研究チームによると、縄文人の遺伝子は随意運動を行う骨格筋細胞で非常に活発であり、これは狩猟採集生活に必要な高い身体活動量に関連する適応の可能性を示唆しているとのこと。以前の研究では、縄文人の遺伝子のいくつかは骨密度を高める可能性も示されています。
研究チームは論文の中で「かつての狩猟採集社会ではプラスだった形質が、食生活と生活習慣の急速な変化により現代では病気のリスクにマイナスの影響を及ぼしている可能性がある」と結論付けました。
今回の研究はまた、日本人の起源そのものに関する洞察も提供しています。この分野では長年、1万6500年前にさかのぼる狩猟採集民であった縄文人と、北東アジアから移住してきた農民で構成された「2重構造モデル」が主流でしたが、近年はここに約1700年前の国家形成期である古墳時代に由来する東アジアの祖先も組み込んだ「3重構造モデル」も提唱されています。
地域と時代をまたいだ25万人以上のゲノムを分析した今回の研究では、この3重構造モデルを強く支持するデータが得られました。
日本人のDNAの由来について、中込氏は「日本列島全体にわたる3者構造の詳細な特徴を初めて示す私たちの分析は、2重構造仮説よりも広く一貫して適合しています。また、縄文人の祖先の割合にかなりのばらつきがあることも明らかになっており、これは現代日本の人々に見られる遺伝的祖先の連続性を反映しています」と話しました。

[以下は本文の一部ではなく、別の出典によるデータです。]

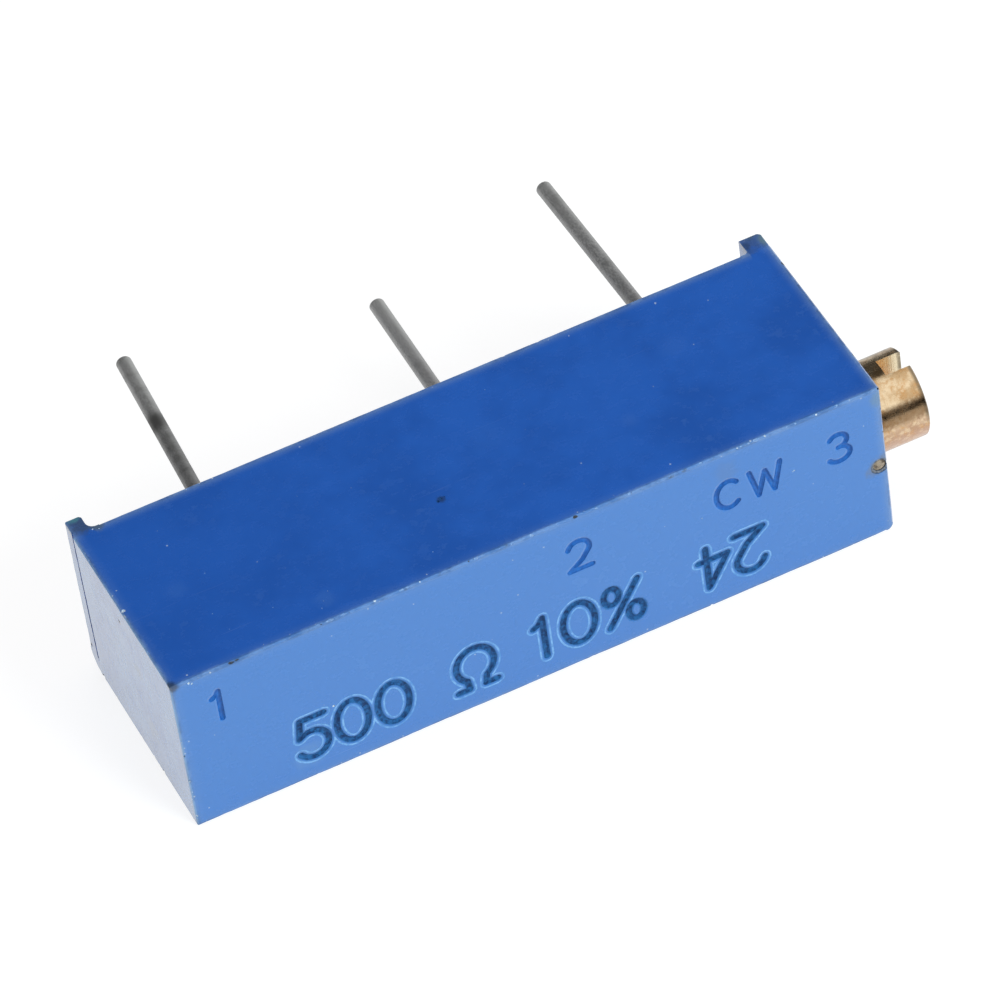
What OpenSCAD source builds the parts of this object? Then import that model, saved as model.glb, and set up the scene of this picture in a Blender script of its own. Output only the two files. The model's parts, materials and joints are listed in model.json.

中込氏はまた、研究全体について「古代ゲノミクスの分野は急速に発展しており、今後様々な時代や地域にわたる多様な古代人類を対象とした研究が進めば、人類の過去が現代人のゲノムや表現型の変異をどの程度形成してきたかについて、より包括的な理解が得られるでしょう。私は日本であれ世界であれ、まだまだ発見すべきものがたくさんあると確信しています」と述べました。